Anthropology 365 The Anthropology of Development in Post-Mao China

Since the founding of the People’s Republic of China in 1949, state leaders have struggled to chart a course to a Chinese modernity that would break with the perceived humiliations of European domination in the nineteenth century and bring China commensurate status in a newly configured world stage of nations. Since Deng Xiaoping’s post-Mao reforms in the early 1980s, the PRC has been one of the fastest growing economies in the world. As such, it is poised to have major impacts globally, and especially since the PRC’s entrance into the World Trade Organization in 2001, these meteoric socioeconomic changes have complex implications for its diverse 1.4 billion people, as well as for many communities abroad now impacted by the expanding reach of Chinese investment and development efforts. This course draws on anthropological theories of modernity, capitalism, globalization, and development to turn a critical eye on discourses and practices of “development” in the PRC. Drawing on theoretical, historical, and ethnographic writings, as well as on other media such as government policy papers, advertising, and documentary and feature films, we consider the contexts and contradictions of various development efforts just before, during, and after the Maoist period, focusing especially on the post-Mao era of economic reforms. The PRC thus will serve as a case study for our broader examination of theories conceptualizing the relationships among transregional capitalisms, changing forms of governance, and local communities’ experiences.

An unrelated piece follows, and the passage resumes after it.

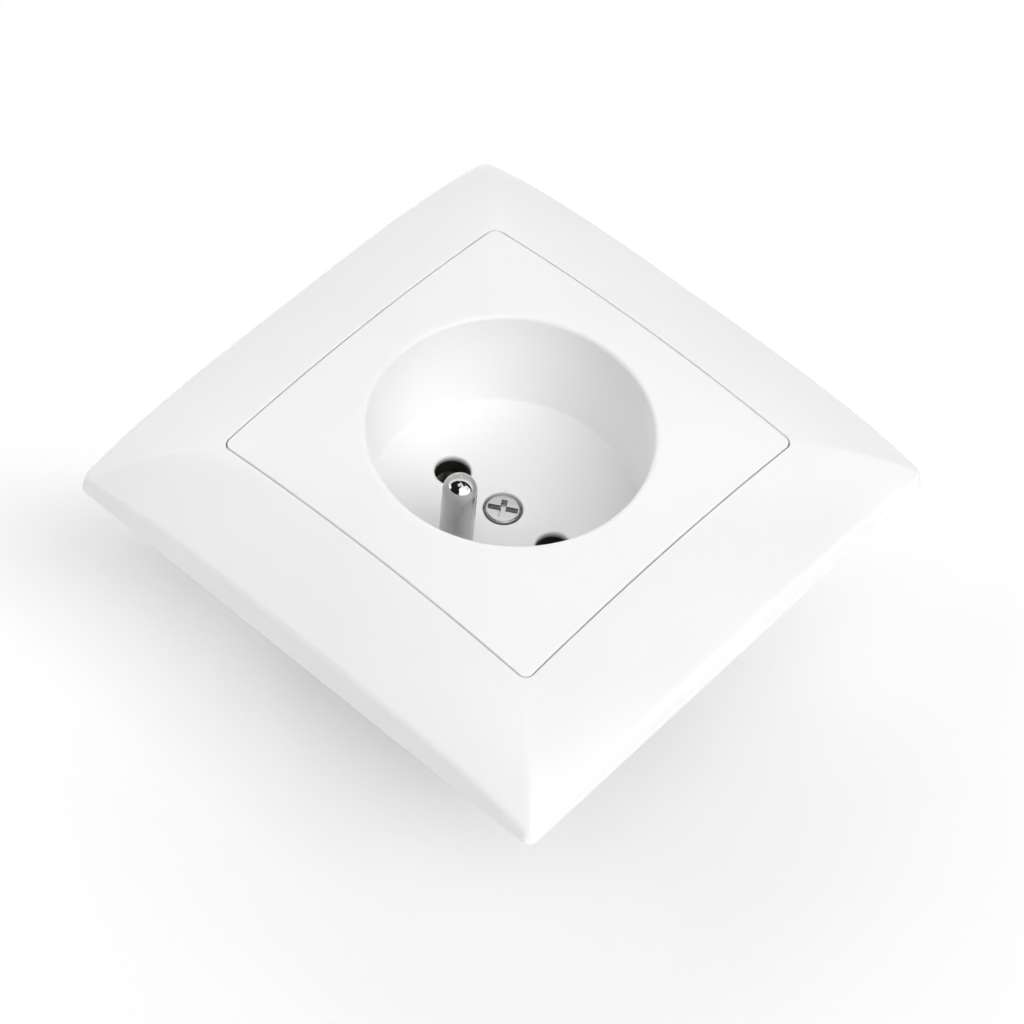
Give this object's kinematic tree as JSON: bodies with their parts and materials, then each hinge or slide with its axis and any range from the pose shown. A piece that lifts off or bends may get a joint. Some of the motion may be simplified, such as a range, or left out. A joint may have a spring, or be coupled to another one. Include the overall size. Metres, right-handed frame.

Art 332 Art and Archeology in Early China

This course will explore artifacts excavated in China from the height of the Neolithic period (c. 4000–2000 BCE) to the end of the eastern Han dynasty (25–220 CE). Excavated objects from these periods rarely have accompanying textual explanations. Instead, we rely primarily on archaeology, which provides the raw material for understanding the distant past and constructs temporal narratives that account for the categorical differences between artifacts. With the rise of material culture studies in the field of art history, enigmatic objects that fell within the domain of archaeology may now have art-historical explanations. The course is organized chronologically by archaeological site. Secondary textual sources and comparative studies with other sites will be used to refine our understanding of artisans and their craft and the social and cultural functions of objects. What types of training did artisans undergo? What sources (manuals, tacit knowledge, guild practices, etc.) provided the necessary skills for artisans to work? How was labor divided and what were the social structures in place that dictated artisans’ modes of production? How were these objects used and circulated by the living and the dead?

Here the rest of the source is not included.